When Maynardville became overcrowded, classes would be set up in half of the gymnasium that doubled as cafeteria, and some classes had to eat in the classrooms with the teacher. This was before former Tennessee Governor Lamar Alexander implemented duty free lunch for teachers. Teachers ate with their students, regardless of where lunch was served.

I only remember having to eat in the classroom in fourth grade, when I was in Ms. Wanza Sharp’s class. Her room was almost directly across the hall from the gym, so we didn’t have to carry lunch far. Nevertheless, there was no running back to get something you forgot. There were two trips—one to get lunch and another to take back the leftovers and dirty dishes. If it was forgotten, it was done without.

I remember fondly lunches in Ms. Sharp’s room. Ms. Sharp talked to us while we ate, and one of her favorite things to do was crossword puzzles. She introduced us to the joys of reading the newspaper and completing the crosswords. Having a crossword puzzle dictionary became a mission. She would teach fractions during lunch by slicing Phillip Richardson’s apples into sections and have us identify the resulting fractional parts.

Ms. Sharp also used lunch to teach thriftiness. She had a small refrigerator in her room that she obtained from one of the small one or two room schools that had shut down. She encouraged us to store leftovers in her fridge for the afternoon snack. We were allowed to buy Popsicles in her class, with the stipulation that we shared with a friend. Each friend contributed one half of the purchase price, and the Popsicle was halved and shared during afternoon snack. No sharing, no Popsicle. Imagine the outcry such a practice would cause today!

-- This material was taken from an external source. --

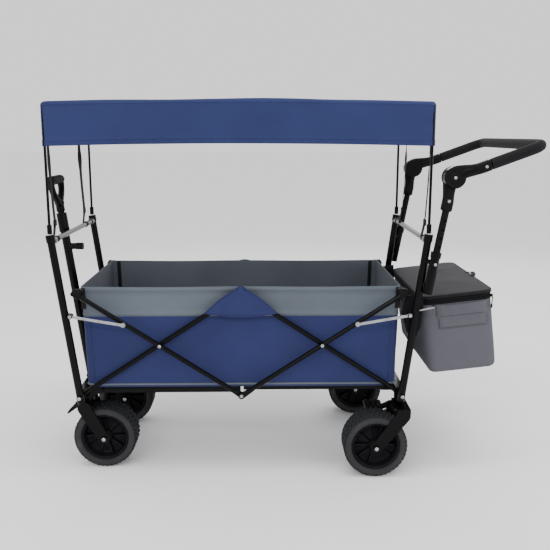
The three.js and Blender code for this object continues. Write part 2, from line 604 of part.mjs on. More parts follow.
// ---------- assembly ----------
for (const [endName, end] of ENDS) {
  endBeam(endName, end);
  crossbar(`${endName}_crossbar`, end);
  canopyHoop(`${endName}_canopy_hoop`, end);
  baseFrame(endName, end);
  for (const [sideName, side] of SIDES) {
    post(`${endName}_post_${sideName}`, end, side);
    link(`${endName}_link_${sideName}`, end, side);
  }
}
scissorArms();
for (const [sideName, side] of SIDES) {
  caster(`caster_${sideName}`, side);
  casterLock(`caster_lock_${sideName}`, side);
  rearFork(`rear_fork_${sideName}`, side);
  brakePedal(`brake_pedal_${sideName}`, side);
  wheel(`front_${sideName}`, -CASTER_HUB_X, side * CASTER_Y);
  wheel(`rear_${sideName}`, REAR_HUB_X, side * REAR_WHEEL_Y);
  pushSocket(`push_socket_${sideName}`, side);
  pushButton(`push_button_${sideName}`, side);
  pushLeg(`push_leg_${sideName}`, side);
}
pushBow();
pushGrip();
pullHandle();
tub();
floorMat();
canopy();
coolerBag();

// The origin is on the ground, at the middle of the outer length.
const outerBox = new THREE.Box3().setFromObject(wagon, true);
wagon.position.x = -(outerBox.min.x + outerBox.max.x) / 2;

export default wagon;
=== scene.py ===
# The looks of the folding camp wagon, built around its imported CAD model.
# Metres, +Z up, -X is the front (pull handle), +X the rear (push handle), -Y the left side.
import bisect
import json
import math
import bmesh
import bpy
from mathutils import Matrix, Vector, noise


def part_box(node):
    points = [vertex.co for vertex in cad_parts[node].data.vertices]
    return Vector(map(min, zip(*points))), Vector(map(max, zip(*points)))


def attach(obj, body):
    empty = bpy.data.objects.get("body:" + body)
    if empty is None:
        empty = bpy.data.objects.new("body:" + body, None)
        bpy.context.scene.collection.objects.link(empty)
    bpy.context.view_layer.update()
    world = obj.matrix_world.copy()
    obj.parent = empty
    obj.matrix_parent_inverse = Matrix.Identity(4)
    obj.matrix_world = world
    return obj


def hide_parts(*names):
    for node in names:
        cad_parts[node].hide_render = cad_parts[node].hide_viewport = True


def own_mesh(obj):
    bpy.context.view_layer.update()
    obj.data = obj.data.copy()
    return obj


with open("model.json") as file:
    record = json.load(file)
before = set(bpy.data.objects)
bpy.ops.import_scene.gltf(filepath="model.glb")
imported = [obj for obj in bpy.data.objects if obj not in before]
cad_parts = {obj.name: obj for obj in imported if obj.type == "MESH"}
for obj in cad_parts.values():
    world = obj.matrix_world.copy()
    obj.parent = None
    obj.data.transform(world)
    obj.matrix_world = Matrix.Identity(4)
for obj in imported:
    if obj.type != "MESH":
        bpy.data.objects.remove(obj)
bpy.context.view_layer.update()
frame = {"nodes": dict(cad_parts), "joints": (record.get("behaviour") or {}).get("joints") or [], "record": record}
NODES = frame["nodes"]
PIVOT = {j["name"]: Vector(j["pos_m"]) for j in frame["joints"] if "pos_m" in j}
MM = 0.001
SIDES = (("left", -1), ("right", 1))
ENDS = (("front", -1), ("rear", 1))
CORNERS = [(sx, sy) for sx in (-1, 1) for sy in (-1, 1)]
X, Y, Z = Vector((1, 0, 0)), Vector((0, 1, 0)), Vector((0, 0, 1))


# ---------- camera, floor and light ----------
CAMERA_AT = (-0.0606, -2.2914, 0.9936)
CAMERA_DOWN = math.radians(10.91)
CAMERA_TURN = math.radians(-0.9)
CAMERA_LENS = 47.84


def make_camera():
    data = bpy.data.cameras.new("camera")
    data.lens = CAMERA_LENS
    camera = bpy.data.objects.new("camera", data)
    camera.location = CAMERA_AT
    camera.rotation_euler = (math.pi / 2 - CAMERA_DOWN, 0, CAMERA_TURN)
    bpy.context.scene.collection.objects.link(camera)
    bpy.context.scene.camera = camera


def make_lamp(name, place, target, size, power):
    data = bpy.data.lights.new(name, "AREA")
    data.shape = "RECTANGLE"
    data.size, data.size_y = size
    data.energy = power
    lamp = bpy.data.objects.new(name, data)
    lamp.location = place
    lamp.rotation_euler = (Vector(target) - Vector(place)).to_track_quat("-Z", "Y").to_euler()
    bpy.context.scene.collection.objects.link(lamp)


def make_studio():
    world = bpy.data.worlds.new("studio")
    world.use_nodes = True
    sky = world.node_tree.nodes["Background"]
    sky.inputs["Color"].default_value = (1.0, 1.0, 1.0, 1.0)
    sky.inputs["Strength"].default_value = 1.2
    bpy.context.scene.world = world
    make_lamp("key", (-1.2, -3.2, 2.6), (0, 0, 0.5), (2.6, 0.3), 46)
    make_lamp("fill", (2.8, -2.4, 1.8), (0, 0, 0.5), (2.2, 2.2), 22)
    make_lamp("top", (0.1, -0.5, 3.2), (0, 0, 0.4), (3.2, 0.5), 45)
    make_lamp("back", (0.8, 3.2, 2.4), (0, 0, 0.5), (2.4, 2.4), 30)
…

I also remember the barbeque sandwiches that were occasionally served for lunch. I loved them, but several of my classmates didn’t. Ms. Sharp was always a proponent of not wasting food. (Chip remembers her saying, in regard to students who received free lunch, that there was no such thing as a free lunch—somebody paid for it!) There were days that I would have as many as five barbeque sandwiches in a brown paper bag in the fridge—I happily ate them during afternoon snack and bus wait, which was also held in the classroom during my fourth grade year.

I’m sure that the lunch schedule was organized to ensure that those students farthest from the gym would not have to carry their lunches back to the classrooms, especially if those classrooms were in the outside portable buildings. Those students who ate in the classroom had to carry their lunches down the hall on heavy, brown trays. I would estimate that a full lunch loaded on these trays would have weighed anywhere from three to five pounds, a considerable weight for uncoordinated children like myself. Many times students dropped their lunches in the hall, and the verbal wrath was fierce, though no one ever did without lunch or was paddled for the accident. Students like me would ten times rather have had a swat from a paddle than to endure the tongue lashings that were sometimes handed out. Rarely if ever did one of those incredibly thick plates and bowls or one of those tough trays break or chip.

When a class ate lunch in the cafeteria, it was considered a privilege to collect the trays and return them to the kitchen. Usually two students were chosen for this task, and each tried to outdo the other to collect as many trays as possible. Often this did not end well for the victor, who more likely than not would drop their trays with a noisy clatter to the floor and have to pick them up. This also met with verbal wrath from the teacher.

Today our students have at least two choices for lunch. This is nothing new—in the elementary schools of my childhood we also had two choices—take it or leave it, but in Wanza Sharp’s room, it was better to leave it if you didn’t intend to eat it!

What a lovely time I was blessed with to be an elementary student, when even something as basic as school lunch was a learning opportunity. If I could live life over, there are a few small things I’d like to do once again. One of these is to once more with my class recite the prayer we said each day in Florence Chesney’s third grade just before lining up for lunch: “God is great, God is good, let us thank Him for our food. A-men.” Another is to eat one more lunch in the classroom with Ms. Wanza, her crossword puzzles, her apples, with a full belly looking forward to an afternoon snack of half a Popsicle or a nice, leftover barbeque sandwich for bus wait.